STATED TASK.
Copy only this: the line containing "scene.py on. More parts follow.", the line containing "x, y, z = (Wire(tree, split.outputs[i])", and every line between them, exactly as written.
::: SUPPLIED RECORDS :::
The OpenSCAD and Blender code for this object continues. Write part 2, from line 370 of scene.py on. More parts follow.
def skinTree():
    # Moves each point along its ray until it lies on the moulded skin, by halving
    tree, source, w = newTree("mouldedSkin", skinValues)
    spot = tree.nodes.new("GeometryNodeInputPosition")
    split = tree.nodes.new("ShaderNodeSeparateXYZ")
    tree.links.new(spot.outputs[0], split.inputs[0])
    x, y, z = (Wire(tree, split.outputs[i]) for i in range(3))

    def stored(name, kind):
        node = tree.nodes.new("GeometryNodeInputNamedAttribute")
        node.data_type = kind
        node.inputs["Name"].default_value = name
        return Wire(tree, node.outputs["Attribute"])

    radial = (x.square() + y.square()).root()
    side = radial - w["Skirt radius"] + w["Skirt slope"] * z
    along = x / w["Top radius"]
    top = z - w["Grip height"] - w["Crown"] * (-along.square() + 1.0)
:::
::: SUPPLIED RECORDS :::
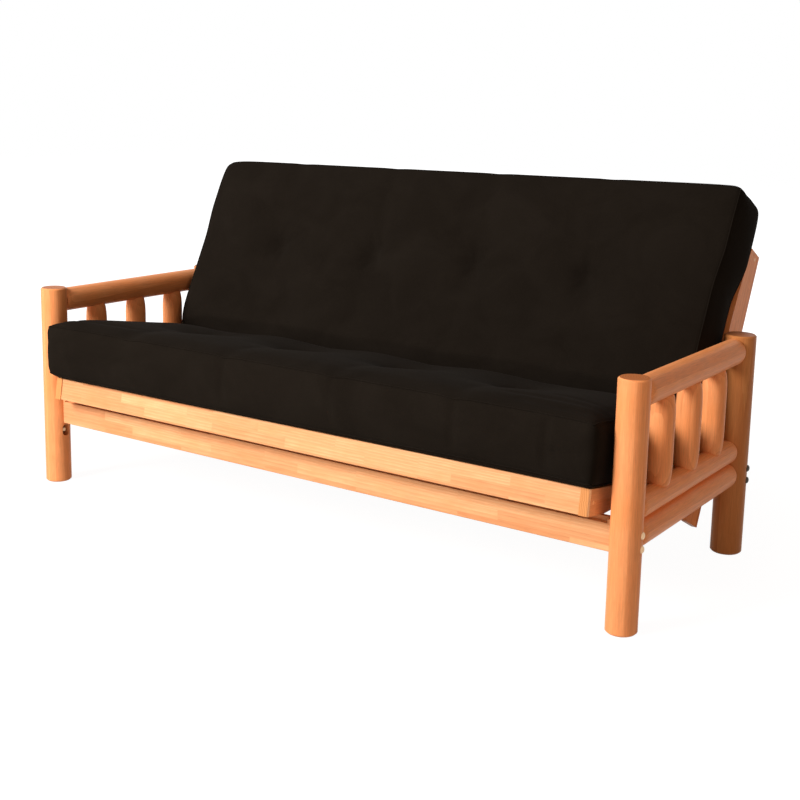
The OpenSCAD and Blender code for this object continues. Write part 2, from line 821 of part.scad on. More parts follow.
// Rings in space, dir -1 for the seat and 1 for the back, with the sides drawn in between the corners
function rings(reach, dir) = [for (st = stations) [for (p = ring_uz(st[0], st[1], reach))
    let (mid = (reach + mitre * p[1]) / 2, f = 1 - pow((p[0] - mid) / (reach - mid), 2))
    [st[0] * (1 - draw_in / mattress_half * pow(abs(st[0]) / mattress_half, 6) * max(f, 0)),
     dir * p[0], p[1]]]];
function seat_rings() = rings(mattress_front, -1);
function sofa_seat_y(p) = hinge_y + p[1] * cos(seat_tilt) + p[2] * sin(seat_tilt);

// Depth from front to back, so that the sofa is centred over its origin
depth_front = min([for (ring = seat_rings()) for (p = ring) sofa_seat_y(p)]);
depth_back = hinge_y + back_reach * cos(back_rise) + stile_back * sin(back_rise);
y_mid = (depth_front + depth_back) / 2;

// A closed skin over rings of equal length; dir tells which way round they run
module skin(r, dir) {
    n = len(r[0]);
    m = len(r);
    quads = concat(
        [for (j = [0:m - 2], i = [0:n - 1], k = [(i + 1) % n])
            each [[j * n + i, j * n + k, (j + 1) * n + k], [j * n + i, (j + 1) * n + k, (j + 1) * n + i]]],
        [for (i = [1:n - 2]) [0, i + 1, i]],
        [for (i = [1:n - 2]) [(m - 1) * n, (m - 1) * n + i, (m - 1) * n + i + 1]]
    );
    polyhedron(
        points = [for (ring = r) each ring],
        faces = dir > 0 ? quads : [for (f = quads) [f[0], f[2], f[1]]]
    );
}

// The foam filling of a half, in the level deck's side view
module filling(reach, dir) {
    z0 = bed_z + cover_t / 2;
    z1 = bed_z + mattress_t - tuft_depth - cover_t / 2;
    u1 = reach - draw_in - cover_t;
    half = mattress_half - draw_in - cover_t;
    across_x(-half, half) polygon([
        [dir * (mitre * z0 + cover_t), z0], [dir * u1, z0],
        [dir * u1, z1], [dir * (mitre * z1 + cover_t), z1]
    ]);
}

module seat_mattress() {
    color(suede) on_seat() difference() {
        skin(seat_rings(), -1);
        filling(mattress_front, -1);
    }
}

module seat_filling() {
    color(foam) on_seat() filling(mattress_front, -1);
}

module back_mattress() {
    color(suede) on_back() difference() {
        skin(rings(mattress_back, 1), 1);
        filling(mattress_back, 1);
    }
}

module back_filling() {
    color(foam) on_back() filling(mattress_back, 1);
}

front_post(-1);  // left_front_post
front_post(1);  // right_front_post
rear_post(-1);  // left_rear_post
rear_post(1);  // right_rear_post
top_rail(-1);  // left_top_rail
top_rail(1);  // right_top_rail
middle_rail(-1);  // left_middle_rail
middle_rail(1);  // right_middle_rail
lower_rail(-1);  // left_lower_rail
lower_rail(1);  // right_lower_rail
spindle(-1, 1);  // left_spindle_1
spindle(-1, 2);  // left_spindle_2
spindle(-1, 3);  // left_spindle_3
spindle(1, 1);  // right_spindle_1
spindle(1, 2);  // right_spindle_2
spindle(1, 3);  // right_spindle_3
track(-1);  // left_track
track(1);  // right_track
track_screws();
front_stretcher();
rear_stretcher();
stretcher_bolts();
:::
WORKED SOLUTION.
The OpenSCAD and Blender code for this object continues. Write part 2, from line 370 of scene.py on. More parts follow.
def skinTree():
    # Moves each point along its ray until it lies on the moulded skin, by halving
    tree, source, w = newTree("mouldedSkin", skinValues)
    spot = tree.nodes.new("GeometryNodeInputPosition")
    split = tree.nodes.new("ShaderNodeSeparateXYZ")
    tree.links.new(spot.outputs[0], split.inputs[0])
    x, y, z = (Wire(tree, split.outputs[i]) for i in range(3))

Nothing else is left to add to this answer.